… Desierta y deshecha
en lago abierto, te ves a la deriva. De tus orillas nacen crismas de dios en un
abismo tendido en cada ola del aire vuelto cimbra del amanecer que se
destempla. Hay en tu clímax naceduras de habitáculo sin ruido. La noche cierra
su balcón hacia el espacio del agua que no mide su extensión sin un abrazo.
Sobre el césped hay letargos en respiración. El hielo se expande sobre mis
pulmones, hace maromas de circo y al fin abarata su vida sin impuestos. El
delfinario está desierto, duermen con maromas de teatro hechizo para mentes
“lúcidas”. Lanzas al desierto mil colores y al instante saltan mil imágenes de
ruido: aplauso del respetable para el lanzamiento, cada cual distinto, como si
fueras tú misma quien nace, al influjo de los siete días creacionales. No
pretendes atender al que te llama, sólo la inicua soledad de “a veces” te hace
llorar, igual al iceberg que se ve desde la punta del idioma. No consumas al
ladrón de avispero y te visita en la mañana, esto te vuelve en ti; así te
adhieres al humo habituado desde que te conoce. Lo hilas, tiendes el papel,
sacas el musgo seco, lo envuelves, lo chupas para sentir, y desde entonces
comienzas a probar de la estaca de la vacilación que te consume… sacas el
cerillo y lo enciendes, chupas con fruición como si el aire, vuelto humo, fuera
a desaparecer del aire, habitáculo del miedo.
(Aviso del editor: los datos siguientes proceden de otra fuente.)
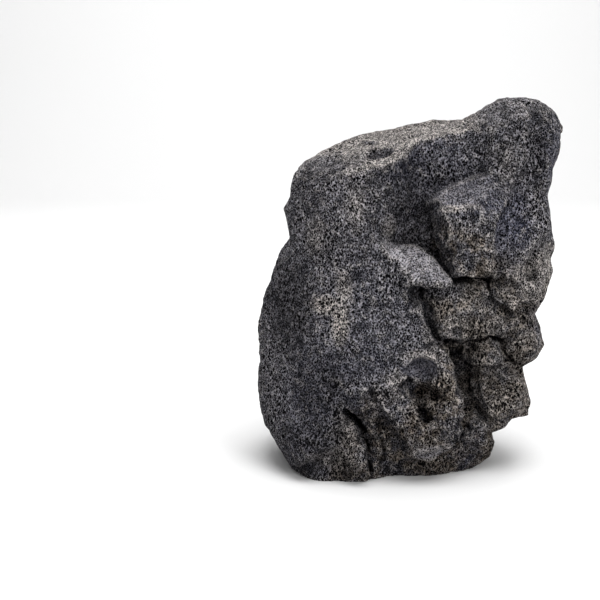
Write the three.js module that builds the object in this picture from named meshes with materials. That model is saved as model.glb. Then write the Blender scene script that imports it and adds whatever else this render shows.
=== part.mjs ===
// Lava rock: one loose stone of dark vesicular lava, standing on a flat base.
// Millimetres, +Z up, the broad face towards -Y. The origin is under the middle of the stone.
//
// The stone is described by a form function that is negative inside it. Broken blocks are
// joined, rounded lumps are added, hollows and clefts are taken away, and the outline and the
// large broken faces trim the result. One closed skin is then fitted to where it is zero.

import * as THREE from "three";
import { MarchingCubes } from "three/addons/objects/MarchingCubes.js";

// Driving dimensions. Before the final shift the axes run through the middle of the stone.

// The skin is found on a cubic grid and then evened out.
const CELL = 5.4;
const GRID_CELLS = 43;
const GRID_CORNER = [-116.3, -108.4, -13.1];
const EVENING_ROUNDS = 6;
const EVENING = 0.35;

// Outline seen from the front on the plane y = 0: it opens from the far viewpoint.
const VIEWPOINT = [-62, -659.8, 207.3];
const OUTLINE = [
  [-66, 163], [-60, 170], [-51, 175], [-38, 181], [-24, 185.5], [-11, 187.5], [2, 191],
  [12, 193.5], [22, 193], [27, 192.5], [34, 196], [41, 200], [48, 204], [53, 205],
  [63, 204.5], [71, 202.5], [78, 198.5],
  [83.5, 192.5], [85.5, 187], [83, 175], [79.5, 166], [79, 158], [77, 151], [78.5, 143],
  [80, 134], [82, 122], [80, 115], [81.5, 108], [80, 101], [77.5, 92], [72, 83], [75.5, 75],
  [78, 65], [74, 57], [66, 52], [69, 41], [71.5, 32], [71, 23], [61, 21], [57, 16],
  [50, 12.5], [51.5, 7], [49, -2], [38, -10.5], [20, -15], [-3, -17], [-21, -22], [-41, -24],
  [-54, -22], [-65, -13], [-73, 2], [-82, 18], [-90, 42], [-91.5, 72], [-88, 92], [-83, 98],
  [-79, 105], [-76, 113], [-72.5, 120], [-67.5, 127], [-68.5, 144], [-67, 154],
];
const OUTLINE_ROUNDING = 6;

// Blocks: an outline (x, z) and its front faces as point and direction (azimuth, elevation).
// taper is how far the sides spread per millimetre behind the front face.
const SLAB = [
  [-100, 210], [-16, 210], [-16, 170], [-16, 152], [-19, 133], [-13, 124], [-4, 111],
  [-1, 101], [3, 93], [7, 84], [10, 75], [1, 72], [-6, 66], [-9, 60], [-17, 57], [-25, 53],
  [-34, 42], [-48, 16], [-64, 8], [-100, 6],
];
const BLOCKS = [
  { name: "recessed wall", faces: [[20, -32, 160, 0, 5]], taper: 0, rounding: 4, blend: 3,
    outline: [[-24, 200], [110, 260], [110, 140], [40, 120], [-24, 120]] },
  { name: "inner body", faces: [[0, -24, 90, 0, 4]], taper: 0, rounding: 6, blend: 3,
    outline: [[-100, 150], [-60, 230], [110, 220], [110, -30], [-100, -30]] },
  { name: "front slab", faces: [[-30, -50, 120, -6, 6]], taper: 0.15, rounding: 3, blend: 2,
    outline: SLAB },
  { name: "slab flank", faces: [[-16, -47, 150, 47, -2]], taper: 0.2, rounding: 3, blend: 2,
    outline: [[-20, 220], [12, 220], [6, 150], [4, 124], [-20, 126]] },
  { name: "petal ledge", faces: [[-10, -51, 122, 46, 42], [0, -52, 104, 20, -10]],
    taper: 0.1, rounding: 2, blend: 1.5,
    outline: [[-21, 133], [-21, 150], [20, 150], [30, 112], [20, 101], [4, 106], [0, 99],
      [-6, 106], [-10, 121], [-14, 127]] },
  { name: "ledge", faces: [[20, -55, 148.5, 2, 52], [24, -56, 130, 6, 2], [9, -53, 146, -52, 4]],
    taper: 0.12, rounding: 2, blend: 2,
    outline: [[7, 152], [15, 156], [28, 163], [45, 168], [53, 163], [50, 150], [42, 140],
      [41, 124], [38, 113], [25, 109], [17, 112], [8, 120], [5, 138]] },
  { name: "right wall", faces: [[50, -36, 140, 16, 6]], taper: 0.3, rounding: 4, blend: 4,
    outline: [[40, 190], [66, 200], [64, 130], [52, 106], [36, 112]] },
  { name: "right flank", faces: [[64, -30, 130, 44, 2]], taper: 0.2, rounding: 4, blend: 3,
    outline: [[58, 157], [70, 157], [95, 165], [95, 100], [70, 90], [54, 104]] },
  { name: "lip block", faces: [[4, -58, 42, 6, 3]], taper: 0.2, rounding: 4, blend: 2,
    outline: [[-25, 53], [-17, 57], [-9, 60], [-6, 66], [1, 72], [10, 74], [18, 66], [24, 55],
      [27, 45], [26, 32], [20, 23], [11, 18], [-2, 19], [-10, 26], [-17, 35], [-22, 44]] },
  { name: "under the lip", faces: [[-16, -52, 30, 6, -10]], taper: 0.2, rounding: 3, blend: 2,
    outline: [[-46, 58], [-29, 53], [-20, 41], [-8, 24], [20, 21], [30, 30], [34, -20],
      [-24, -20], [-25, 22], [-31, 32], [-38, 39]] },
  { name: "left foot", faces: [[-40, -53, 20, -8, -2]], taper: 0.3, rounding: 3, blend: 2,
    outline: [[-39, 38], [-32, 31], [-26, 20], [-24, -20], [-66, -20], [-56, 12], [-47, 34]] },
  { name: "left base", faces: [[-56, -46, 30, -36, -6]], taper: 0.2, rounding: 4, blend: 3,
    outline: [[-46, 60], [-38, 39], [-46, 14], [-52, -20], [-100, -20], [-110, 60]] },
  { name: "right foot", faces: [[34, -37, 16, 22, -4]], taper: 0.1, rounding: 4, blend: 3,
    outline: [[16, 30], [34, 36], [46, 28], [52, 14], [48, -20], [14, -20]] },
];

// Face that trims the blocks along the sloping top, before the horn is added.
const TOP_FACE = { face: [-23, -40, 171, -40, 66], rounding: 3.5 };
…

Se expanden tus pulmones, te
expandes a él, igual a un molusco cuando va por el semen que lo habitará por
nueve meses. No hay ruido en la habitación sino el ruido de “eses” que haces al
aspirar. Entonces un hilillo de luz se desprende desde la comisura de tus
labios, se alargan para reír a destiempo de reloj, igual a una quimera… ríes y
ríes con respiración aprisa. Te olvidas de él, de ti y de tu síntoma. Sólo está
tu risa como un orgullo puesto en desván por media hora, sólo tus cejas bien
peinadas, tu escote abierto, tus pestañas quebradas, el rímel seco, tus labios
de hombradía y tus cachetes arrebolados. Miras en derredor y la contestación a
tu risa descuella como una adormidera; si fuera de carrizo, empuñaría una
habitación por si se ofrece. Aspiras una vez más y se termina, lías otro para
empotrar en tus ancas los nervios azotando desde afuera como si fuera yegua con
el sexo puesto en una esfera para el potro ardiendo en tu cuello en la propia aspiración
de su semilla, te dejas entrar, el cigarrillo en tus labios luce hondo, sacas
la lengua y lo moja el hilillo de luz con cerveza que corre hacia fuera. No hay
exhalación que te consuma, más bien lo consumes a él como si fuera una cierta
vacilación entre tu sexo, que explota en risa, una vez más… a la salida.
Hinchas los pulmones, exhalas el aire de veneno, metes la mano hacia abajo…
ríes y ríes… Entonces, como venido desde arriba, sientes el choque de espermas
entre el numen, tus piernas chorrean, dejas el cigarrillo y te concentras… el
agua va en pos de la gravedad del silencio, sobre tus piernas.